Start of Data section

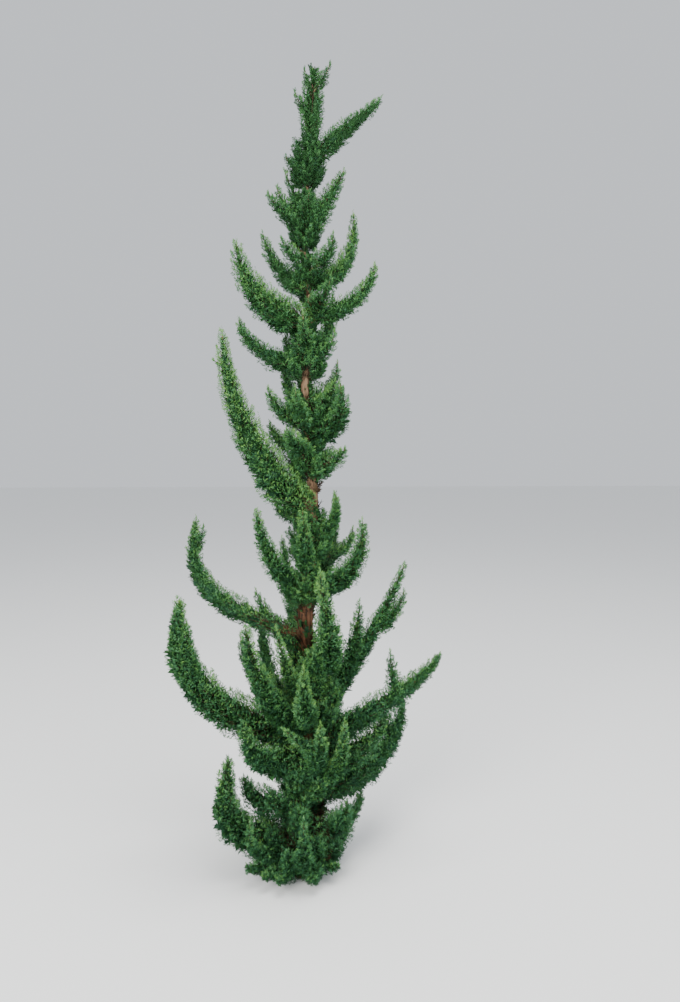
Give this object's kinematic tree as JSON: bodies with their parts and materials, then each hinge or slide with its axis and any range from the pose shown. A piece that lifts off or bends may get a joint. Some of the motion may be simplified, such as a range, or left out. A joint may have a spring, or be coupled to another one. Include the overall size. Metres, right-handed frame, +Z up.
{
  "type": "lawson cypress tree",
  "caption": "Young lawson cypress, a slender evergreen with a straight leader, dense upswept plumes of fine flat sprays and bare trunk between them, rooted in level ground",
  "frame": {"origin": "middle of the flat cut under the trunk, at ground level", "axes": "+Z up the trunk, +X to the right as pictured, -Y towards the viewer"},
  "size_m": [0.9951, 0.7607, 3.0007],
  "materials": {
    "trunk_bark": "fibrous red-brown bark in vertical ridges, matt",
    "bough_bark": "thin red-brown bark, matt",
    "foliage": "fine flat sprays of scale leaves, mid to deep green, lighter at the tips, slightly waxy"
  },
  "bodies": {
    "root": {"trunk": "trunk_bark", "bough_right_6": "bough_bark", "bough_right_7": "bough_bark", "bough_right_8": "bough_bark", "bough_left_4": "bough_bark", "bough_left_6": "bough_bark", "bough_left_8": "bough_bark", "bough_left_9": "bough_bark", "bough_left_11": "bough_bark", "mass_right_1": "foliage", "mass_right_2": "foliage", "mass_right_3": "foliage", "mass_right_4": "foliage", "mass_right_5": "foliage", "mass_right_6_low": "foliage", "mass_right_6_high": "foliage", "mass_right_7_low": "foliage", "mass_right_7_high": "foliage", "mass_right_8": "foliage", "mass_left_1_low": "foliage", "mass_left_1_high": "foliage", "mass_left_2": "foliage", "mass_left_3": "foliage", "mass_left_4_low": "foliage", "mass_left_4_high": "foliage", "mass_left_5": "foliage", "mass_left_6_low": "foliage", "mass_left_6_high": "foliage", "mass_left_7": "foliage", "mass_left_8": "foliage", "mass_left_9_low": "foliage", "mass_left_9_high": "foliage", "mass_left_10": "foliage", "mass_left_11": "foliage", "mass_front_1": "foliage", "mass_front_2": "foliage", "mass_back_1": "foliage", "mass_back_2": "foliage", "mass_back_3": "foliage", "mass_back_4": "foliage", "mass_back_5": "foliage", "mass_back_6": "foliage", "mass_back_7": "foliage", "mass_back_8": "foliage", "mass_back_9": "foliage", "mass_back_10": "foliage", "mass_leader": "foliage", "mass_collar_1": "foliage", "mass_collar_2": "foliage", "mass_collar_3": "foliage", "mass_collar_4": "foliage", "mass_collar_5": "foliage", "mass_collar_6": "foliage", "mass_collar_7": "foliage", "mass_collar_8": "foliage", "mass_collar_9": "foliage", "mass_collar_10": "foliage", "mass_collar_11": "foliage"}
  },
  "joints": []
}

End of Data section

How many lines in the data contain the string "tree"? Respond with the number only.

2